INFORMATION PROVIDED:
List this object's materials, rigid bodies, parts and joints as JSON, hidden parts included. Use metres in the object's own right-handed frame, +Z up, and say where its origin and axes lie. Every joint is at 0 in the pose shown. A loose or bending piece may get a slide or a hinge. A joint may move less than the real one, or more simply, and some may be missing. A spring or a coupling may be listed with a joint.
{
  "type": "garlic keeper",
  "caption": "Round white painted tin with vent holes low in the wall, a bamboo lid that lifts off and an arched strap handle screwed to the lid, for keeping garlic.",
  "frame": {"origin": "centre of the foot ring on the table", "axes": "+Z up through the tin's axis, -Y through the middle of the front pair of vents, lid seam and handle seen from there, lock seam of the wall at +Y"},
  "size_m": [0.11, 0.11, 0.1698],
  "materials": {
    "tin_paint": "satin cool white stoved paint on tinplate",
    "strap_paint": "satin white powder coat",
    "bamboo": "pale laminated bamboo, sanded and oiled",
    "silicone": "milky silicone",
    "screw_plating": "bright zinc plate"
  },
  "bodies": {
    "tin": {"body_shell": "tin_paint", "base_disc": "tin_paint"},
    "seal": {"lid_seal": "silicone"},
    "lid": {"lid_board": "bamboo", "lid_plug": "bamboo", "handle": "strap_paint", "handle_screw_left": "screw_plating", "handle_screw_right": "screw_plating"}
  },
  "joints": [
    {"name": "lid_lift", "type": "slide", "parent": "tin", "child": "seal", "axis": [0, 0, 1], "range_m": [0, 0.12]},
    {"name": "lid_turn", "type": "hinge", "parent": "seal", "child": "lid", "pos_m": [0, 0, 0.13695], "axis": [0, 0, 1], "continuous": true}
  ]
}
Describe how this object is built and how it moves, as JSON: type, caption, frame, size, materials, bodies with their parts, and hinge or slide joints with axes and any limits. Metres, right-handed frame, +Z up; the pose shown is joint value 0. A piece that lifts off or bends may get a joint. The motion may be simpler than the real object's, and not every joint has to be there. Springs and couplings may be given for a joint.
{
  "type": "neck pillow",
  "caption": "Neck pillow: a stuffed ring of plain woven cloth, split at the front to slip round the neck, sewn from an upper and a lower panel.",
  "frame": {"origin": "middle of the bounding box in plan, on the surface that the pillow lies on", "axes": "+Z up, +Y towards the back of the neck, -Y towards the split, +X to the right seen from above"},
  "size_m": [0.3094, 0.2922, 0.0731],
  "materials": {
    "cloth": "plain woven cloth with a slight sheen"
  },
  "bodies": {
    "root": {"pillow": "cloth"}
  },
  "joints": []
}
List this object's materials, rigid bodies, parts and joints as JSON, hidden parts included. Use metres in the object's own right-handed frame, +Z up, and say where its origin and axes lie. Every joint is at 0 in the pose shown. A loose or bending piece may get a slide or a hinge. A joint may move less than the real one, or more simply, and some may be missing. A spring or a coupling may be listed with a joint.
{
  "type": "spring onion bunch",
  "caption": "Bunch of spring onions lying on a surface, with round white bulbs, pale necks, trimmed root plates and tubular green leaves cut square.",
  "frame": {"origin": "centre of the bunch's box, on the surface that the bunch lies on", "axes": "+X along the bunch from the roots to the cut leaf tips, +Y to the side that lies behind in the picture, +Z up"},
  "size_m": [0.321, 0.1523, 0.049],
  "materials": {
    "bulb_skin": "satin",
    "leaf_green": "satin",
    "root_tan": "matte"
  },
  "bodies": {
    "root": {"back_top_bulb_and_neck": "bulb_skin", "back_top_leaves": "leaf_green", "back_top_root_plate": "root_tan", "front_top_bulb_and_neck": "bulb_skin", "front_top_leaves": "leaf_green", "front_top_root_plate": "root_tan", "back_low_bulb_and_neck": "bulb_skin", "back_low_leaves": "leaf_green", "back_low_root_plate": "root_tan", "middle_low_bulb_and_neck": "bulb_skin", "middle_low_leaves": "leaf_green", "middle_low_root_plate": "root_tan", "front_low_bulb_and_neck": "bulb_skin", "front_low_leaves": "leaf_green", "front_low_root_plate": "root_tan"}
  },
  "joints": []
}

REQUIREMENT: Extract every line above exactly as it stands.

SOLUTION FOR THIS PROBLEM:
List this object's materials, rigid bodies, parts and joints as JSON, hidden parts included. Use metres in the object's own right-handed frame, +Z up, and say where its origin and axes lie. Every joint is at 0 in the pose shown. A loose or bending piece may get a slide or a hinge. A joint may move less than the real one, or more simply, and some may be missing. A spring or a coupling may be listed with a joint.
{
  "type": "garlic keeper",
  "caption": "Round white painted tin with vent holes low in the wall, a bamboo lid that lifts off and an arched strap handle screwed to the lid, for keeping garlic.",
  "frame": {"origin": "centre of the foot ring on the table", "axes": "+Z up through the tin's axis, -Y through the middle of the front pair of vents, lid seam and handle seen from there, lock seam of the wall at +Y"},
  "size_m": [0.11, 0.11, 0.1698],
  "materials": {
    "tin_paint": "satin cool white stoved paint on tinplate",
    "strap_paint": "satin white powder coat",
    "bamboo": "pale laminated bamboo, sanded and oiled",
    "silicone": "milky silicone",
    "screw_plating": "bright zinc plate"
  },
  "bodies": {
    "tin": {"body_shell": "tin_paint", "base_disc": "tin_paint"},
    "seal": {"lid_seal": "silicone"},
    "lid": {"lid_board": "bamboo", "lid_plug": "bamboo", "handle": "strap_paint", "handle_screw_left": "screw_plating", "handle_screw_right": "screw_plating"}
  },
  "joints": [
    {"name": "lid_lift", "type": "slide", "parent": "tin", "child": "seal", "axis": [0, 0, 1], "range_m": [0, 0.12]},
    {"name": "lid_turn", "type": "hinge", "parent": "seal", "child": "lid", "pos_m": [0, 0, 0.13695], "axis": [0, 0, 1], "continuous": true}
  ]
}
Describe how this object is built and how it moves, as JSON: type, caption, frame, size, materials, bodies with their parts, and hinge or slide joints with axes and any limits. Metres, right-handed frame, +Z up; the pose shown is joint value 0. A piece that lifts off or bends may get a joint. The motion may be simpler than the real object's, and not every joint has to be there. Springs and couplings may be given for a joint.
{
  "type": "neck pillow",
  "caption": "Neck pillow: a stuffed ring of plain woven cloth, split at the front to slip round the neck, sewn from an upper and a lower panel.",
  "frame": {"origin": "middle of the bounding box in plan, on the surface that the pillow lies on", "axes": "+Z up, +Y towards the back of the neck, -Y towards the split, +X to the right seen from above"},
  "size_m": [0.3094, 0.2922, 0.0731],
  "materials": {
    "cloth": "plain woven cloth with a slight sheen"
  },
  "bodies": {
    "root": {"pillow": "cloth"}
  },
  "joints": []
}
List this object's materials, rigid bodies, parts and joints as JSON, hidden parts included. Use metres in the object's own right-handed frame, +Z up, and say where its origin and axes lie. Every joint is at 0 in the pose shown. A loose or bending piece may get a slide or a hinge. A joint may move less than the real one, or more simply, and some may be missing. A spring or a coupling may be listed with a joint.
{
  "type": "spring onion bunch",
  "caption": "Bunch of spring onions lying on a surface, with round white bulbs, pale necks, trimmed root plates and tubular green leaves cut square.",
  "frame": {"origin": "centre of the bunch's box, on the surface that the bunch lies on", "axes": "+X along the bunch from the roots to the cut leaf tips, +Y to the side that lies behind in the picture, +Z up"},
  "size_m": [0.321, 0.1523, 0.049],
  "materials": {
    "bulb_skin": "satin",
    "leaf_green": "satin",
    "root_tan": "matte"
  },
  "bodies": {
    "root": {"back_top_bulb_and_neck": "bulb_skin", "back_top_leaves": "leaf_green", "back_top_root_plate": "root_tan", "front_top_bulb_and_neck": "bulb_skin", "front_top_leaves": "leaf_green", "front_top_root_plate": "root_tan", "back_low_bulb_and_neck": "bulb_skin", "back_low_leaves": "leaf_green", "back_low_root_plate": "root_tan", "middle_low_bulb_and_neck": "bulb_skin", "middle_low_leaves": "leaf_green", "middle_low_root_plate": "root_tan", "front_low_bulb_and_neck": "bulb_skin", "front_low_leaves": "leaf_green", "front_low_root_plate": "root_tan"}
  },
  "joints": []
}